Abstract

Network coding has recently attracted significant attention as its new paradigm promises to benefit various areas of communication and networks. The benefits come at a cost since encoding operations are required at intermediate nodes, and decoding operations are required at destination nodes. In some applications, the receive ends (the destinations) cannot, or may not want to, perform complex decoding operations. Hence, it is desirable to design network codes that can be decoded with a minimal complexity. We propose a design algorithm that results in network codes with a lower decoding complexity. This is achieved by minimizing the number of operations at the sinks to recover data sent by the source. Ideally, the sinks just receive “native” packets (packets that are in their original form) and hence only require perhaps some “shuffling” (permutation) operations. To achieve maximum throughput, in general, the ideal case does not happen too often. Hence there is a need to find low complexity decoding (LCD) network codes.
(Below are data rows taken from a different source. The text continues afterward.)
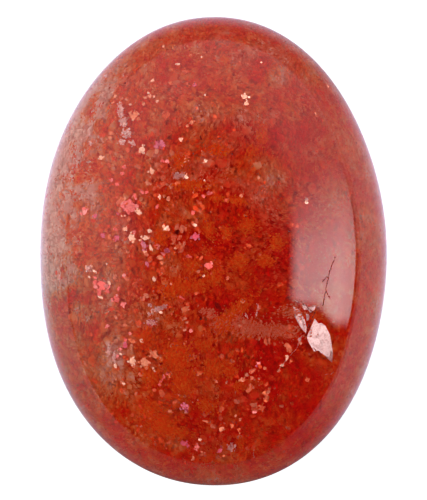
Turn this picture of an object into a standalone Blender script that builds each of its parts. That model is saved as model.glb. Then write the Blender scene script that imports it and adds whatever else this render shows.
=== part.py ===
"""A loose oval sunstone cabochon: one polished crystal with a domed top and a flat base.

Metres, +Z up. The origin is the middle of the flat base, +Y runs along the stone's length and
+X across its width. The dome is a stack of level rings, all of one outline, that grow from the
crown to the girdle as an ellipse does. Below the girdle a small bevel leads to the flat base.
"""
import math

import bmesh
import bpy

MM = 0.001

# Driving dimensions
LENGTH = 20.0 * MM
WIDTH = 14.82 * MM
DOME_HEIGHT = 4.7 * MM          # from the top of the girdle to the crown
GIRDLE_HEIGHT = 0.35 * MM       # the narrow band at the widest outline
GIRDLE_LEAN = 0.04 * MM         # how far the band leans in at its lower edge
BEVEL_HEIGHT = 0.35 * MM        # the small bevel that the cutter leaves around the base
BEVEL_WIDTH = 0.40 * MM

# Character of the hand-cut outline
FULLNESS = 2.08                 # exponent of the oval: 2 is an ellipse, more is squarer
EGG_SHARE = 0.028               # the -Y end is this share wider than an even oval, the +Y end narrower
SWELL_HEIGHT = 0.03 * MM        # low swells left by grinding by hand
SWELL_COUNT = 5                 # how many of them go round the outline
SWELL_TURN = math.radians(6.4)  # where the first one stands, from +X towards +Y

# Fineness of the facets: a ring has one more facet in each sector than the ring above it
DOME_RINGS = 24
SECTORS = 6
OUTLINE_SAMPLES = 720

# Colour and finish of the polished stone
STONE_COLOUR = (0.50, 0.085, 0.035, 1.0)
STONE_ROUGHNESS = 0.08
STONE_INDEX = 1.54
STONE_CLEARNESS = 0.35

SHARP_EDGE = math.radians(30.0)


def clear_scene():
    for old in list(bpy.data.objects):
        bpy.data.objects.remove(old, do_unlink=True)


def signed_power(value, power):
    return math.copysign(abs(value) ** power, value)


def oval_point(turn):
    """A point of the widest outline, at a turn from +X towards +Y, before it is centred."""
    across = signed_power(math.cos(turn), 2.0 / FULLNESS)
    along = signed_power(math.sin(turn), 2.0 / FULLNESS)
    x = 0.5 * WIDTH * across * (1.0 - EGG_SHARE * along)
    y = 0.5 * LENGTH * along
    swell = SWELL_HEIGHT * math.cos(SWELL_COUNT * (math.atan2(y, x) - SWELL_TURN))
    return x + swell * math.cos(turn), y + swell * math.sin(turn)


def oval_frame():
    """The oval's middle, and the scale that brings it to the stated length and width."""
    samples = [oval_point(2.0 * math.pi * i / OUTLINE_SAMPLES) for i in range(OUTLINE_SAMPLES)]
    low_x, high_x = min(p[0] for p in samples), max(p[0] for p in samples)
    low_y, high_y = min(p[1] for p in samples), max(p[1] for p in samples)
    middle = (0.5 * (low_x + high_x), 0.5 * (low_y + high_y))
    return middle, (WIDTH / (high_x - low_x), LENGTH / (high_y - low_y))


def ring(bm, frame, facets, height, share, drawn_in=0.0):
    """A level ring: the outline at a share of its size, drawn in towards the middle by a distance."""
    (middle_x, middle_y), (scale_x, scale_y) = frame
    row = []
    for i in range(facets):
        x, y = oval_point(2.0 * math.pi * i / facets)
        x, y = (x - middle_x) * scale_x, (y - middle_y) * scale_y
        inward = share * (1.0 - drawn_in / math.hypot(x, y))
        row.append(bm.verts.new((x * inward, y * inward, height)))
    return row


def close_dome_band(bm, inner, outer):
    """Triangles between two dome rings, where the outer has one more facet in each sector."""
    inner_facets = len(inner) // SECTORS
    outer_facets = len(outer) // SECTORS
    for sector in range(SECTORS):
        first_in, first_out = sector * inner_facets, sector * outer_facets
        for i in range(outer_facets):
            here = outer[first_out + i]
            following = outer[(first_out + i + 1) % len(outer)]
            above = inner[(first_in + i) % len(inner)]
            bm.faces.new((here, following, above))
            if i < inner_facets:
                bm.faces.new((above, following, inner[(first_in + i + 1) % len(inner)]))


def close_band(bm, upper, lower):
    """Four-sided faces between two rings that have the same number of facets."""
    for i, corner in enumerate(upper):
        following = (i + 1) % len(upper)
        bm.faces.new((lower[i], lower[following], upper[following], corner))


def build_stone():
    bm = bmesh.new()
    frame = oval_frame()
    girdle_top = BEVEL_HEIGHT + GIRDLE_HEIGHT

    crown = bm.verts.new((0.0, 0.0, girdle_top + DOME_HEIGHT))
    rings = []
    for level in range(1, DOME_RINGS + 1):
        fall = 0.5 * math.pi * level / DOME_RINGS
        height = girdle_top + DOME_HEIGHT * math.cos(fall)
        rings.append(ring(bm, frame, SECTORS * level, height, math.sin(fall)))
    for i in range(SECTORS):
        bm.faces.new((rings[0][i], rings[0][(i + 1) % SECTORS], crown))
    for inner, outer in zip(rings, rings[1:]):
        close_dome_band(bm, inner, outer)

    facets = SECTORS * DOME_RINGS
    girdle_foot = ring(bm, frame, facets, BEVEL_HEIGHT, 1.0, GIRDLE_LEAN)
    base_edge = ring(bm, frame, facets, 0.0, 1.0, GIRDLE_LEAN + BEVEL_WIDTH)
    close_band(bm, rings[-1], girdle_foot)
    close_band(bm, girdle_foot, base_edge)
    bm.faces.new(list(reversed(base_edge)))

    bmesh.ops.recalc_face_normals(bm, faces=bm.faces)
    mesh = bpy.data.meshes.new("sunstone")
    bm.to_mesh(mesh)
    bm.free()
    mesh.shade_smooth()
    mesh.set_sharp_from_angle(angle=SHARP_EDGE)
    stone = bpy.data.objects.new("sunstone", mesh)
    bpy.context.scene.collection.objects.link(stone)
    return stone


def stone_material():
    material = bpy.data.materials.new("sunstone")
    material.use_nodes = True
    shader = material.node_tree.nodes["Principled BSDF"]
    shader.inputs["Base Color"].default_value = STONE_COLOUR
    shader.inputs["Metallic"].default_value = 0.0
    shader.inputs["Roughness"].default_value = STONE_ROUGHNESS
    shader.inputs["IOR"].default_value = STONE_INDEX
    shader.inputs["Transmission Weight"].default_value = STONE_CLEARNESS
    return material


clear_scene()
sunstone = build_stone()
sunstone.data.materials.append(stone_material())
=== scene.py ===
"""Looks of a loose oval sunstone cabochon: a clear orange-red crystal full of copper-red flakes.

Metres, +Z up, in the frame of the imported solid. +X is right and +Y is up in the photograph, which
looks straight down on the stone. The body is one clear solid with the look of polished feldspar.
Everything that glitters or clouds it is real geometry inside it: slivers of haze, crumbs, grains,
flakes, feathers, threads and a healed crack.
"""
import math

import bpy
import numpy as np
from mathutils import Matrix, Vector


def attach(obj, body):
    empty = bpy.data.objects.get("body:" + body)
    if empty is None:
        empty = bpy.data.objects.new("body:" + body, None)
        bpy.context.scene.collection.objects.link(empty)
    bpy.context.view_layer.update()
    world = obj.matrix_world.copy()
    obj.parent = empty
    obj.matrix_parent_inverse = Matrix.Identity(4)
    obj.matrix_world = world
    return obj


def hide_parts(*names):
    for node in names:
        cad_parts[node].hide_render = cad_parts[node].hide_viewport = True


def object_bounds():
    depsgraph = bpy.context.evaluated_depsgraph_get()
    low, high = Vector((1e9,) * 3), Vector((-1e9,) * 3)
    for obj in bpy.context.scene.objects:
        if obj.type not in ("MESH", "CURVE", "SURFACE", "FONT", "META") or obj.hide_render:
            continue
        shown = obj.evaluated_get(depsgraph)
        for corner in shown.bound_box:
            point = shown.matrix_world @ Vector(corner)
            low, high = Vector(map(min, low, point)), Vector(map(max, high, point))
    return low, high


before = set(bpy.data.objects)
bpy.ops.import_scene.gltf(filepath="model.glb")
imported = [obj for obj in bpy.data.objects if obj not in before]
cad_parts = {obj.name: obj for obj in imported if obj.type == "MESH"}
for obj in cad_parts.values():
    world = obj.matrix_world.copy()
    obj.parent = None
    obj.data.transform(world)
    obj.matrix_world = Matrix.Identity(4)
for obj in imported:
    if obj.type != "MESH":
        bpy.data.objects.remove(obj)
cad_low, cad_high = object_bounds()

MM = 0.001
FULL_TURN = 2.0 * math.pi
WHITE = (1.0, 1.0, 1.0, 1.0)

# One generator for all random draws, which keep their order
SEED = 20150
rng = np.random.default_rng(SEED)

# Sizes of the stone, from the solid
HALF_WIDTH = cad_high[0]
HALF_LENGTH = cad_high[1]
HEIGHT = cad_high[2]

# The box that the outline is fitted to, a hair smaller than the solid's
HAIR = 1e-7
BOX_SIZE = [high - low - HAIR for low, high in zip(cad_low, cad_high)]
BOX_MIDDLE = [0.5 * (low + high) for low, high in zip(cad_low, cad_high)]

GIRDLE_TOP = 0.70 * MM
GIRDLE_FOOT = 0.35 * MM
GIRDLE_LEAN = 0.04 * MM
BEVEL_WIDTH = 0.40 * MM
DOME_HEIGHT = HEIGHT - GIRDLE_TOP

# The hand-cut outline, as the solid has it
FULLNESS = 2.08
EGG_SHARE = 0.028
SWELL_HEIGHT = 0.03 * MM
SWELL_COUNT = 5
SWELL_TURN = math.radians(6.4)
OUTLINE_SAMPLES = 1440

# Low waves that polishing by hand leaves in the dome: how deep they are, and each one's length along
# X and along Y, and where it starts
WAVE_DEPTH = 0.012 * MM
WAVES = (
    (3.1 * MM, -7.4 * MM, 0.4), (-5.2 * MM, 2.3 * MM, 1.7), (2.2 * MM, 3.4 * MM, 3.0),
    (6.3 * MM, 1.6 * MM, 4.4), (1.7 * MM, -4.1 * MM, 5.5),
)

# Fineness of the visible surface, and the step that its slope is taken over
BODY_RINGS = 96
SECTORS = 6
SLOPE_STEP = 0.01 * MM

# The photograph's frame, and how the stone sits in it
PHOTO_WIDTH, PHOTO_HEIGHT = 427, 500
STONE_LENGTH_PX = 468.5
STONE_MIDDLE_PX = (213.0, 250.65)
PX = 2.0 * HALF_LENGTH / STONE_LENGTH_PX
CAMERA_DISTANCE = 300.0 * MM
SENSOR = 36.0

# The search for the place on the dome that a pixel shows: where it starts, as a share of the camera's
# distance, how many steps it takes, and how much of the gap each step closes
SEARCH_START = 0.98
SEARCH_STEPS = 40
SEARCH_SHARE = 0.7

FELDSPAR_INDEX = 1.54

# Clear feldspar that is left between the flakes and the polish, and round the crack: its middle, its
# width for its length, and from where to where the haze thins out
SKIN = 0.02 * MM
CRACK_MIDDLE = (4.55 * MM, -3.85 * MM)
CRACK_SLENDERNESS = 0.8
CLEAR_REACH = (0.85 * MM, 1.15 * MM)

# Pixels from one sliver of a thread to the next, and how thick a placed flake is for its half width
THREAD_STEP_PX = 2.2
FLAKE_FLATNESS = 0.02

# Square pixels from which a flake is so large that the crystal over it is kept clear, and the depth
# that it is taken to lie at
LARGE_AREA_PX = 26.0
LARGE_DEPTH = 0.25 * MM

# A flake gets one small plate beside it for so many square pixels, up to a limit
CLUSTER_AREA_PX = 11.0
CLUSTER_LIMIT = 7

# How many times over the plates of a feather would cover it
FEATHER_LAYERS = 2.7

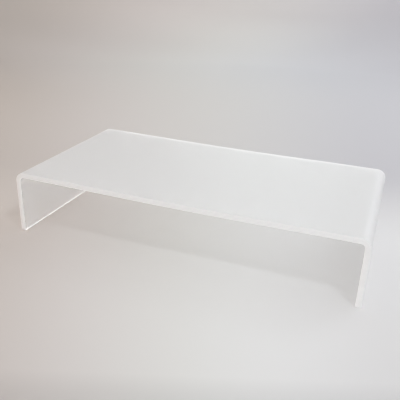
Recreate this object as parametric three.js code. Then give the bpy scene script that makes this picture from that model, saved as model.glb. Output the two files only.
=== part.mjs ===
// Monitor riser stand: a bridge bent from one sheet of frosted acrylic, standing on
// four clear anti-slip pads stuck under the bottom edges of its two legs.
//
// Millimetres, +Z up. The origin is the centre of the footprint, on the desk.
// +X runs along the platform's width, from leg to leg, and -Y is the front.

import * as THREE from 'three';

// Driving dimensions
const WIDTH = 530; // across the outer faces of the legs
const DEPTH = 265; // front edge to back edge
const HEIGHT = 100; // desk to the top of the platform
const SHEET_THICKNESS = 8;
const INNER_BEND_RADIUS = 6; // the outer face bends one sheet thickness wider
const EDGE_ARRIS = 0.4; // the polished edges are broken by this much
const BEND_SEGMENTS = 20;

const PAD_THICKNESS = 1;
const PAD_WIDTH = 6; // narrower than the leg's edge, so that it doesn't show
const PAD_LENGTH = 24;
const PAD_END_INSET = 12; // from the leg's front or back edge to the pad's end
const PAD_END_SEGMENTS = 12;

// Worked out from those
const OUTER_BEND_RADIUS = INNER_BEND_RADIUS + SHEET_THICKNESS;
const HALF_WIDTH = WIDTH / 2;
const LEG_BOTTOM = PAD_THICKNESS; // the legs stand on the pads
const LEG_CENTRE_X = HALF_WIDTH - SHEET_THICKNESS / 2;
const PAD_CENTRE_Y = DEPTH / 2 - PAD_END_INSET - PAD_LENGTH / 2;

const frostedAcrylic = new THREE.MeshStandardMaterial({
  color: 0xf1f1ee,
  roughness: 0.55,
  metalness: 0,
});

const clearPolyurethane = new THREE.MeshStandardMaterial({
  color: 0xe4e8e8,
  roughness: 0.3,
  metalness: 0,
});

// The sheet seen from the front: up the left leg, over the top and down the right leg,
// then back along the inside.
function bridgeProfile() {
  const innerHalfWidth = HALF_WIDTH - SHEET_THICKNESS;
  const bendCentreX = HALF_WIDTH - OUTER_BEND_RADIUS;
  const bendCentreZ = HEIGHT - OUTER_BEND_RADIUS;
  const quarterTurn = Math.PI / 2;

  const profile = new THREE.Shape();
  profile.moveTo(-HALF_WIDTH + EDGE_ARRIS, LEG_BOTTOM);
  profile.lineTo(-HALF_WIDTH, LEG_BOTTOM + EDGE_ARRIS);
  profile.absarc(-bendCentreX, bendCentreZ, OUTER_BEND_RADIUS, 2 * quarterTurn, quarterTurn, true);
  profile.absarc(bendCentreX, bendCentreZ, OUTER_BEND_RADIUS, quarterTurn, 0, true);
  profile.lineTo(HALF_WIDTH, LEG_BOTTOM + EDGE_ARRIS);
  profile.lineTo(HALF_WIDTH - EDGE_ARRIS, LEG_BOTTOM);
  profile.lineTo(innerHalfWidth + EDGE_ARRIS, LEG_BOTTOM);
  profile.lineTo(innerHalfWidth, LEG_BOTTOM + EDGE_ARRIS);
  profile.absarc(bendCentreX, bendCentreZ, INNER_BEND_RADIUS, 0, quarterTurn, false);
  profile.absarc(-bendCentreX, bendCentreZ, INNER_BEND_RADIUS, quarterTurn, 2 * quarterTurn, false);
  profile.lineTo(-innerHalfWidth, LEG_BOTTOM + EDGE_ARRIS);
  profile.lineTo(-innerHalfWidth - EDGE_ARRIS, LEG_BOTTOM);
  profile.closePath();
  return profile;
}

// The profile is drawn in X and Y and pushed along Z, so the finished length is turned
// upright: the drawing's Y becomes height and the push runs from the back to the front.
function makeBentSheet() {
  const geometry = new THREE.ExtrudeGeometry(bridgeProfile(), {
    depth: DEPTH - 2 * EDGE_ARRIS,
    curveSegments: BEND_SEGMENTS,
    bevelEnabled: true,
    bevelThickness: EDGE_ARRIS,
    bevelSize: EDGE_ARRIS,
    bevelOffset: -EDGE_ARRIS,
    bevelSegments: 1,
  });
  const sheet = new THREE.Mesh(geometry, frostedAcrylic);
  sheet.name = 'bent_sheet';
  sheet.rotation.x = Math.PI / 2;
  sheet.position.y = DEPTH / 2 - EDGE_ARRIS;
  return sheet;
}

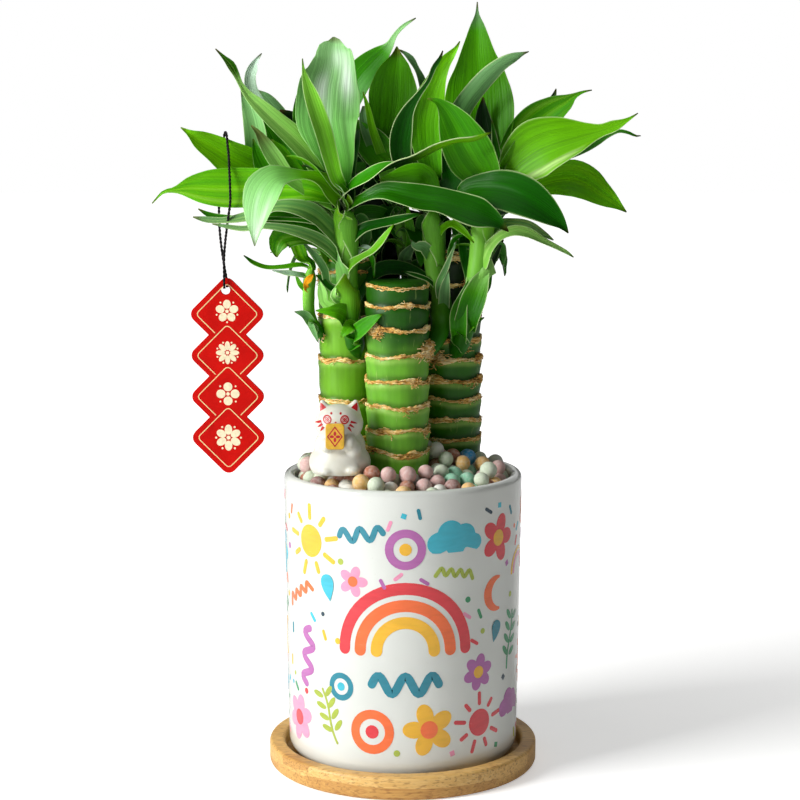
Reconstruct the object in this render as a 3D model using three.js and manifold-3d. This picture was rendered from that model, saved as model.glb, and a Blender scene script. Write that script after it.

We make use of a concept known as information decomposition to classify different information flows on all the links in a network. A greedy search algorithm examines the information flows on the links to the sinks and assigns global coding vectors in such a way that the resultant network code is a LCD network code, in other words, fewer operations, compared to other network codes, are required to recover data transmitted by the source. We define a complexity measure for the decoding operations and investigate the performance of LCD codes and compare the decoding complexity of LCD codes with that of network codes obtained by the conventional polynomial time algorithm. We demonstrate, by using 500 random networks with 50 nodes, that the average decoding complexity of our network codes is about 20 folds lower than that of the conventional network codes. The experiment also demonstrates that the number of “native” packets arriving at the sinks in our LCD network codes is significantly higher than that in a conventional network code. The network codes found may be useful in some special applications such as data transmission in a sensor network.